I haven’t written to this blog for while. I’ve been busy:
walking, guiding and also trying to finish a book about teaching and travelling
in China. This is a special year for me and one way to celebrate it is through
walking. However, my first venture of the summer was, well, wet. Who would
venture into the English Lake District with a tent and sleeping bag in what
turned out to be the wettest June on record?
We had three good days though – and afterwards my companion forced
me to watch the Olympic flame's passage through Keswick. What a commercial
thing that was: an hour of artificially simulated hysteria followed by a
crescendo as the Coca-Cola bus passed by, another peak as the Samsung bus
blasted us with music and a declining climax as the Lloyds-TSB bus came by.
Following this jamboree of noise and dancing, the crowd hardly noticed the torch
as its adrenaline rapidly leaked away (the crowd’s not the torch’s). Still the
kids of all ages enjoyed the whole thing, I think.
On my return from the Lake District I had to prepare a whole
day tour of the Cotswolds for an American couple. I have only ever done a day
tour of the Cotswolds once before and on that occasion it was for a busload of
singles. This time I decided that I really must include Chipping Campden (my
own choice for the ‘jewel of the Cotswolds’ award) in addition to Chipping
Norton with its wonderful, unbelievable, wool factory (now luxury flats).

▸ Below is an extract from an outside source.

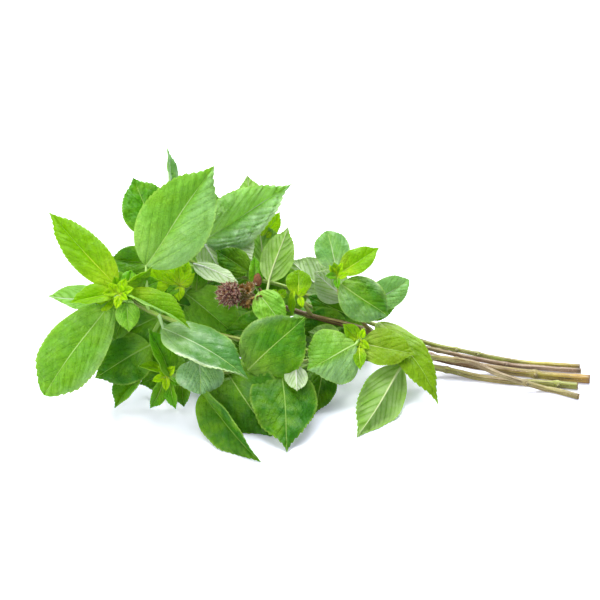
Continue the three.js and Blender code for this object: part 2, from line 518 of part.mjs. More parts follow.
const group = new THREE.Group();
for (const name of new Set(placed.map((piece) => piece.name))) {
  const solid = fused(placed.filter((piece) => piece.name === name).map((piece) => piece.solid));
  const [color, roughness] = FINISHES[name.split("_").pop()];
  group.add(meshOf(solid, name, color, roughness));
}

export default group;
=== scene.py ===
"""A cut bunch of Thai basil lying on a white table.

Lengths in the tables are millimetres in the row frame, and become metres where a mesh is made. A place is
[across, rise, near]: to the right of the view's middle, above it, and towards the eye.
"""

import json
import logging
import math
from collections.abc import Callable, Sequence
from dataclasses import dataclass, field
from enum import Enum

import bpy
import numpy as np
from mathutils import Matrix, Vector
from mathutils.kdtree import KDTree

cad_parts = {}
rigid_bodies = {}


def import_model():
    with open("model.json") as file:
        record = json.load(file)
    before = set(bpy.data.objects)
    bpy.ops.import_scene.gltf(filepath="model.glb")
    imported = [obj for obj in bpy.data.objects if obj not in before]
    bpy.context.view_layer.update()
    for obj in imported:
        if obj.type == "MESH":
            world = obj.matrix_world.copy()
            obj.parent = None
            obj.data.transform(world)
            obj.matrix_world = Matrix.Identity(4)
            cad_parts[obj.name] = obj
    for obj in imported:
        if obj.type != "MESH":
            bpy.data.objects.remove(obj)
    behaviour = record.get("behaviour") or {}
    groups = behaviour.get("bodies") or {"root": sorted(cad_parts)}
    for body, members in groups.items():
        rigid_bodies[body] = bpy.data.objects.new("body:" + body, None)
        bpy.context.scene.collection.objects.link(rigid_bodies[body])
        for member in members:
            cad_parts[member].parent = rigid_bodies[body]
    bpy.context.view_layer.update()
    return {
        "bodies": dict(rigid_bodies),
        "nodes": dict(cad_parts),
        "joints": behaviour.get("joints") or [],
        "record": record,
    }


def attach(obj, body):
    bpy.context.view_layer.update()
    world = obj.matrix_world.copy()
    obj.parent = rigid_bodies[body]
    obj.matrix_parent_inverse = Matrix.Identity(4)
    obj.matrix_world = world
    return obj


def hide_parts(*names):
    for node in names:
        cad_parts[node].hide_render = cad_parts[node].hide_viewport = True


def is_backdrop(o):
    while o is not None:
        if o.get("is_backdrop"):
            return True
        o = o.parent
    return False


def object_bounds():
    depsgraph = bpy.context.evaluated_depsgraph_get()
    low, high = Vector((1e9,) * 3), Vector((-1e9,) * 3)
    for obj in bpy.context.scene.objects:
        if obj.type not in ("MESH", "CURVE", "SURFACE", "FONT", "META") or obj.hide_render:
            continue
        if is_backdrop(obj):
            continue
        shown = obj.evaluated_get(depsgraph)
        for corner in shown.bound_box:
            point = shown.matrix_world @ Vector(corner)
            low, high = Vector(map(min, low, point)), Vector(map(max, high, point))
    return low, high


log = logging.getLogger("basil")

MM = 0.001
GOLDEN_TURN = 137.5  # degrees
Place = tuple[float, float, float]
Array = np.ndarray
Lanes = dict[str, Array]
Thing = bpy.types.Object
Material = bpy.types.Material
Tree = bpy.types.NodeTree
Socket = bpy.types.NodeSocket


# ---------------------------------------------------------------- numbers


def unit(vector: Array) -> Array:
    """The vector, or each vector of an array, at length one."""
    return vector / np.linalg.norm(vector, axis=-1, keepdims=True)


def turned(vector: Array, axis: Array, degrees: float) -> Array:
    """A vector turned about an axis.

    Args:
        vector: The vector.
        axis: The axis, of length one.
        degrees: How far, by the right hand.

    Returns:
        The turned vector.
    """
    angle = math.radians(degrees)
    return (
        vector * math.cos(angle)
        + np.cross(axis, vector) * math.sin(angle)
        + axis * np.dot(axis, vector) * (1 - math.cos(angle))
    )


def ramp(low: float, high: float, value: Array) -> Array:
    """A smooth step.

    Args:
        low: Where it leaves 0.
        high: Where it reaches 1.
        value: Where it is read.

    Returns:
        The step's height, for each value.
    """
    share = np.clip((value - low) / (high - low), 0, 1)
    return share * share * (3 - 2 * share)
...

I do know Chipping Campden a little, but not enough to do
justice to a tour so I began researching. Turning to the web for some nugget of
information, I found myself confronted once more by that travelling torch. The
Olympic flame was due to pass through the town on the very day of my tour! The
bloody thing is everywhere, even as I write it’s passing through Oxford; one of
the reasons that I am hiding away in my little flat in the north of the city. The
Chipping Campden website contained a warning from the police: they planned to
seal off the town once the car parks were full and further warned that all
empty houses would be searched prior to the great day: empty houses in desirable
Chipping Campden, surely not!
So I had to drop the jewel from my itinerary. However, despite
the flaming flame my Cotswold tour was a great success, I think. Generally I have
been kept pretty busy leading tours in my city of Oxford. I like the job –
though a few groups that I meet are best forgotten and will have certainly
forgotten me - I hope. There is a problem bubbling away beneath the rich
surface of Oxford tourism. It is a lovely place, redolent with history,
characters and stories. And it has depth: however much you know there is always
more to learn. The problem is that it is being oversold, not deliberately, but
dangerously. Its highpoint is clearly the university and colleges and, though
there is plenty more to talk about, these remains at the core of any visit. But
quite a few visitors want something else.
I made a vow when I first qualified as a city guide that I
would not conduct tours based on fictional characters – it seemed to me that
there was plenty to cover in the real world. Despite that I have, over the
years, expanded my portfolio of tours by specialising in: pubs, ghosts,
literature, science, rogues and architecture. Yes, I know that you unbelievers
think that ghosts are fictional, but you must keep an open mind. What I do not
do is Harry Potter, Inspector Morse or Alice tours – though the latter is
tempting since a real girl forms the basis of the books.
I must confess however that I do admire the Harry Potter
stories and am now coming to the end of the sixth book (hence currently
grieving over the death of Dumbledore). My excuse for reading children’s
fiction is twofold. First, I need some background for my general tours which do
encounter various Potter film locations and many visitors are really interested
in these. Second, I am reading the books in Spanish to try to improve my
understanding of the language – and I can tell you something - it’s very hard
going, especially the later books where the vocabulary becomes so much wider.
However, like Harry or hate him he is only a sub-text in the
real story of Oxford, as is Morse and even little Alice. The real story is in
the history and the buildings of this world famous city. Yet so many people are
drawn to it by the fictional characters and have little interest in the real
Oxford. The place is not Disneyland; it is essentially a city of learning and car
manufacture. Many tourists come here for the right reasons and thoroughly enjoy
it. Those coming for the Disneyland experience are inevitably bored by the very
things that make Oxford what it is – the real Oxford.
All that said I have a break coming up. A friend and I are
going to attempt to walk from Yoxford to Oxford in seven days. So I am just off
to make an offer of appeasement to the rain gods.